I think the other thing that was my favorite was seeing Jamal become a dad. When we met we were both pretty young. Jamal is obviously a teacher so he is good with kids but it’s really different and it’s really funny to see how he does things in his own way. It’s funny because she will copy him like saying “Ayyyy!” when hype music comes on. They have their own relationship and their own things!
Around six months old every day got a little easier she was eating a little bit further apart. She still woke up all night but it just got a little bit easier. She started becoming mobile and on the one hand, I had to pay more attention because she would put everything in her mouth but also I was a little less worried about her rolling the wrong way. or breathing funny. That gave me less anxiety.
At 6 to 9 months so much growth happened I think this was definitely when things got more fun because her personality really started to show. She started eating different foods, she started trying to explore the world around her and would go on really fun adventures like trying to crawl ways that clearly she couldn’t crawl through and getting stuck then just laying there. I kept thinking there is this kid who I haven’t met yet, she was right in front of me but there are things about her that I don’t know yet, like how she will sound when she finally speaks. it’s almost like you’re meeting a new person every time she meets a new milestone. Every time she would she would say a new sound or word or when she was imitating the things we were saying- it blew my mind.

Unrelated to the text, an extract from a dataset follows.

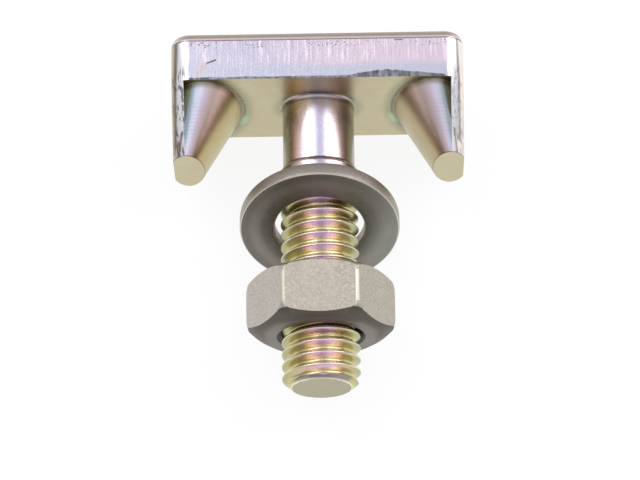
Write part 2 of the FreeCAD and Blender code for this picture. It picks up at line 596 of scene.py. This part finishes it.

I started seeing “this is it! “- this is that different part of life people talk about and I feel so thankful that I get to experience it because I never really thought much about having kids. I always kind of just focused more on my career. So getting to see the joys of having a kid, the joys of her having an opinion about what she wants to eat, and learning to pay attention to her needs- My brain is changing and I don’t know who I’m going to be at the end of those changes. I’m OK with that!
Getting My Balance
There’s a different kind of confidence that I have. I know I am the decision-maker. Jamal and I are the decision-makers for this little girl. When I understand that, I feel grounded in the sense that I can’t be all over the place. Even when I’m scared I make decisions and know that they’re the best thing because she’s the one who’s going to be living out the consequences. That’s really heavy for sure but it’s also really grounding because as time goes by you get better and better at it. You learn more about yourself you learn more about the baby. I know about the things that work and don’t work and things get a little bit less scary. In the beginning, this was really new and really intense. I grew up watching kids all the time, I have a little brother who I grew up watching but this was just different.

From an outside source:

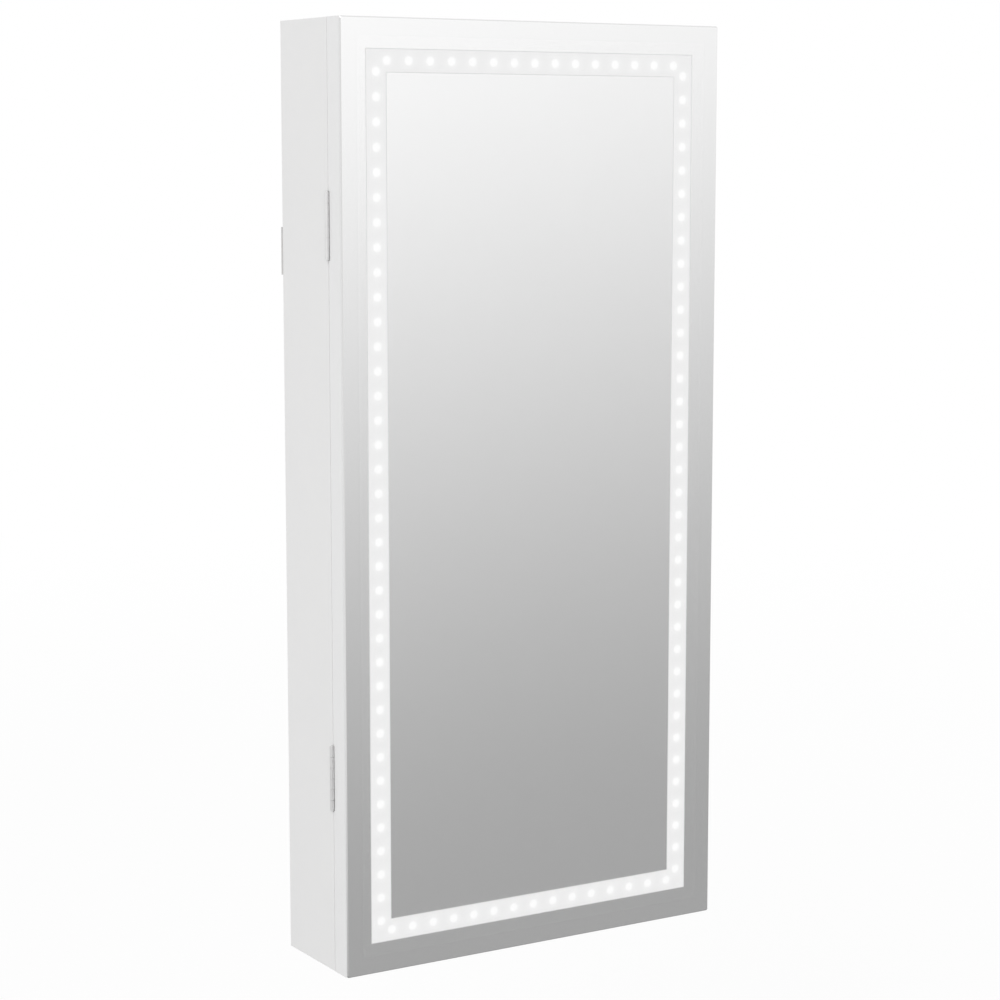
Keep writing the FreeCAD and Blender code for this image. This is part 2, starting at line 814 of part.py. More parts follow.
def led_tapes():
    """Four tapes on the channel's floor, the upright ones full length."""
    body = new_body("led_tapes")
    for side in (-1, 1):
        across = span(side, "light_half - tape_width / 2", "light_half + tape_width / 2")
        outline = rectangle(*across, "light_inset - tape_width / 2", "light_top + tape_width / 2")
        pad(body, "XZ", "tape_front", "channel_floor", outline)
    half = "light_half - tape_width / 2 - tape_gap"
    for level in ("light_inset", "light_top"):
        outline = rectangle(
            f"-({half})", half, f"{level} - tape_width / 2", f"{level} + tape_width / 2"
        )
        pad(body, "XZ", "tape_front", "channel_floor", outline)
    keep(body)


def led_chips():
    """A light chip at every pitch of the four tapes."""
    form = doc.addObject("Part::Box", "led_form")
    form.setExpression("Length", bound("led_side"))
    form.setExpression("Width", bound("led_height"))
    form.setExpression("Height", bound("led_side"))
    columns = [
        (f"{side} * light_half", f"cabinet_height / 2 + ({step} - (leds_up - 1) / 2) * led_pitch")
        for side in (-1, 1)
        for step in count_of("leds_up")
    ]
    rows = [
        (f"({step} - (leds_across - 1) / 2) * led_pitch", level)
        for level in ("light_inset", "light_top")
        for step in count_of("leds_across")
    ]
    spots = [
        (f"{x} - led_side / 2", "tape_front - led_height", f"{z} - led_side / 2", UPRIGHT)
        for x, z in columns + rows
    ]
    group("led_chips", form, spots)


def led_lead():
    """The lights' lead, straight through the core into the battery case."""
    form = doc.addObject("Part::Cylinder", "lead_form")
    form.setExpression("Radius", bound("lead_radius"))
    form.setExpression("Height", bound("lined_door + case_wall + case_slack - channel_floor"))
    group("led_lead", form, [("lead_x", "channel_floor", "light_top", TOWARDS_WALL)])


def strip_screw_places():
    return [(f"{side} * strip_screw_x", level) for level in STRIP_LEVELS for side in (-1, 1)]


def door_lining():
    body = board(
        "door_lining",
        ("door_lining_margin - lined_half", "lined_half - door_lining_margin"),
        ("door_back", "lined_door"),
        ("lined_floor + door_lining_margin", "lined_ceiling - door_lining_margin"),
    )
    holes = [(across, level, "screw_radius + screw_slack") for across, level in strip_screw_places()]
    lead = ("lead_x", "light_top", "lead_radius + lead_slack")
    cut(body, "XZ", "door_back", "lined_door", *holes, lead)
    keep(body)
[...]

Now things got really fun after nine months. As she got closer to one she started to be able to walk. it’s just crazy cool! She also started to have so much personality and it’s funny because I was like where does this come from? She’ll laugh when everybody else is laughing as if she’s in on the conversation and she will cry, and it’s not funny that she’s crying, but she cries at really funny things. She would be trying to do something and get frustrated and it’s just funny to see her work it all out in her 1-year-old way. Sometimes you want to say “Let me help you!” but no she wants to do it herself.
She has her opinions of what she wants and doesn’t want. The other night, for example, she would not go to bed it was 1 o’clock in the morning and since we moved, her bed is not in its crib right now so we were just laying her on her mattress. She just kept getting up! We would be in the living room and then suddenly would see her walk around the corner carrying her new teddy bear laughing like crazy. At that point, you either tell her to go back to bed but at the same time, it’s just so funny it makes me laugh!

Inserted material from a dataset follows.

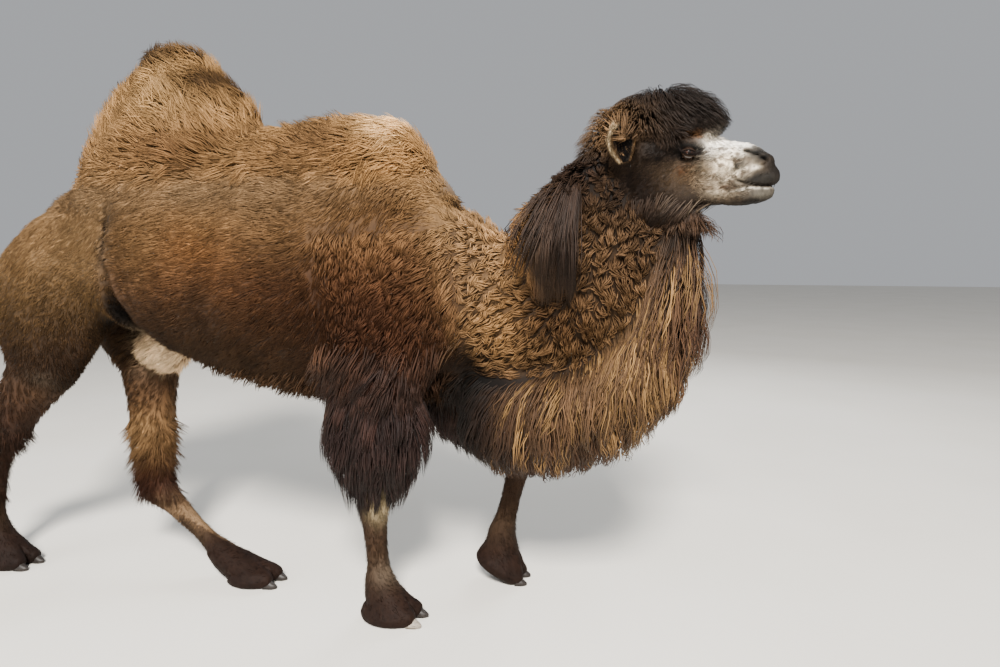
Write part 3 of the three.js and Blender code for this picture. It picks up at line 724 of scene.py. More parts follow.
def joinEars(mesh):
    mesh.calc_loop_triangles()
    allPoints, allTriangles, tones = [pointsOf(mesh)], [trianglesOf(mesh)], []
    for side in (-1, 1):
        shell, quads, tone = earShell(earShape, side)
        offset = sum(len(p) for p in allPoints)
        allPoints.append(shell)
        allTriangles.append(np.concatenate([quads[:, [0, 1, 2]], quads[:, [0, 2, 3]]]) + offset)
        tones.append(tone)
    joined = meshFrom("skin", np.concatenate(allPoints), triangles=np.concatenate(allTriangles))
    return joined, np.concatenate(tones)


skinMesh, earTones = joinEars(skinMesh)
print("head: shaped,", len(skinMesh.vertices), "points in the skin")

# First a tone for each kind of part by height above the floor, then soft patches over them.
toneByHeight = {
    "hump": [(1450, "#8f6a43"), (1650, "#a57c50"), (1850, "#b48a59"), (2150, "#9a7346")],
    "trunk": [(800, "#513c2a"), (1000, "#4a3624"), (1130, "#4f3927"), (1250, "#755338"), (1400, "#96714b"),
              (1600, "#b08d66")],
    "shoulder": [(800, "#2f1f17"), (1000, "#41291b"), (1200, "#563824"), (1400, "#755438")],
    "thigh": [(700, "#33241a"), (950, "#4a3626"), (1150, "#6e5436"), (1280, "#8f6f49"), (1420, "#b58f63")],
    "neck": [(850, "#70543a"), (1050, "#8a6a48"), (1250, "#7b5d42"), (1450, "#624c38"), (1650, "#47362a")],
    "throat": [(500, "#4f3422"), (800, "#70523a"), (1100, "#7f603f"), (1400, "#5e4833"), (1500, "#33261d")],
    "nape": [(1150, "#31241f"), (1650, "#31241e")],
    "topknot": [(1600, "#221813"), (1800, "#241a14")],
    "muff": [(400, "#241814"), (900, "#301d19")],
    "tail": [(1000, "#4a3422"), (1400, "#7a5837")],
    "tail_tuft": [(700, "#2a1f19"), (1100, "#33261d")],
    "sheath": [(800, "#c4a37e"), (1050, "#a5876a")],
    "forearm": [(400, "#33231b"), (900, "#3c2820")],
    "gaskin": [(400, "#4a2c1c"), (600, "#6b4a2e"), (780, "#614630"), (950, "#3c2a1d")],
    "cannon": [(150, "#57432f"), (400, "#4a3426")],
    "foot": [(0, "#251711"), (120, "#2f1d14"), (250, "#4d3b2a")],
    "head": [(1480, "#54443a"), (1620, "#5f4e3d"), (1700, "#45352a")],
    "lower_jaw": [(1480, "#42352a"), (1560, "#65564a")],
    "cheeks": [(1450, "#2f231b"), (1600, "#433326")],
    "ear": [(1600, "#6d523a"), (1750, "#8b6c4d")],
}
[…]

I would say the other funny thing is that she will make faces like she doesn’t like something that you’re doing. She also has her friend named Audrey so she’ll say “Audrey!” and she’ll get her a little fake toy phone and talk on the phone with Audrey. She’ll walk around and just talk about Audrey. Stuff like that makes my day! Everything I say feels cliché but it’s just true! The world looks different because you’re seeing it through the eyes of this baby who just doesn’t know what’s up and that’s just funny to me.
Sanai Turns One
Sanai just turned one for her birthday! we decided to do a One in the Melon theme. if you follow me on Instagram you’ll see that I found these watermelon pools on Amazon ( I was super proud!) Side note. I am not a party planner by any means and I get really stressed out when I plan stuff and overdo it but I really wanted to plan this event. The whole goal of it was to keep it all really simple, I didn’t want to complicate anything. What inspired me was watching videos of my sisters and me at old birthday parties where it would be a few friends in the backyard and we would have some drinks it was so cute!
I thought to myself Sanai likes one thing and that’s water so I decided to re-create that childhood memory. We had two little pools and a taco bar! I’m definitely going to be doing it again at some point. I enjoyed it! It was adorable watching her with her friends in the pool, they had a blast.
Wrapping It Up
I’ve got to wrap this blog up! I feel like her turning one was like me turning one too but one in mom years I still feel like the kid who just graduated college and suddenly I got this human who relies on me and Jamal for everything she needs. Making it through the first year was like making it over this really big hurdle and each day I am meeting this new little person who’s got all these new things happening all the time and it’s just exciting.
So yeah I’m just glad I survived the first year of being a mom. Good luck to you if you are in your first year of being a mom. I promise it does get better, it does get easier. Remember they don’t always require the same kind of care but they need you in different ways. It may feel like when they need you every two hours it’s gonna last forever but it does change and get easier. I really am seeing how God knows what He is doing. When you have your child you are equipped with everything you need, regardless of your expertise and experience, because what they need the most is you. You care about them the most and that’s the foundation. I believe that when they get older they’re not gonna remember that you gave them the wrong onesie or put them in the wrong diaper size or something like that. They just know that you’ve always been there for them. I think you should trust that instinct – it’s a solid instinct that you can rely on!
Any advice for a new mom though? Drop it in the comments below I’d love to hear what you think! Also, year two is coming so what is your advice for the toddler stage? I am just not quite ready for that! I feel like I get used to something and then something else changes and anyway I’m gonna stop writing now so thanks for reading!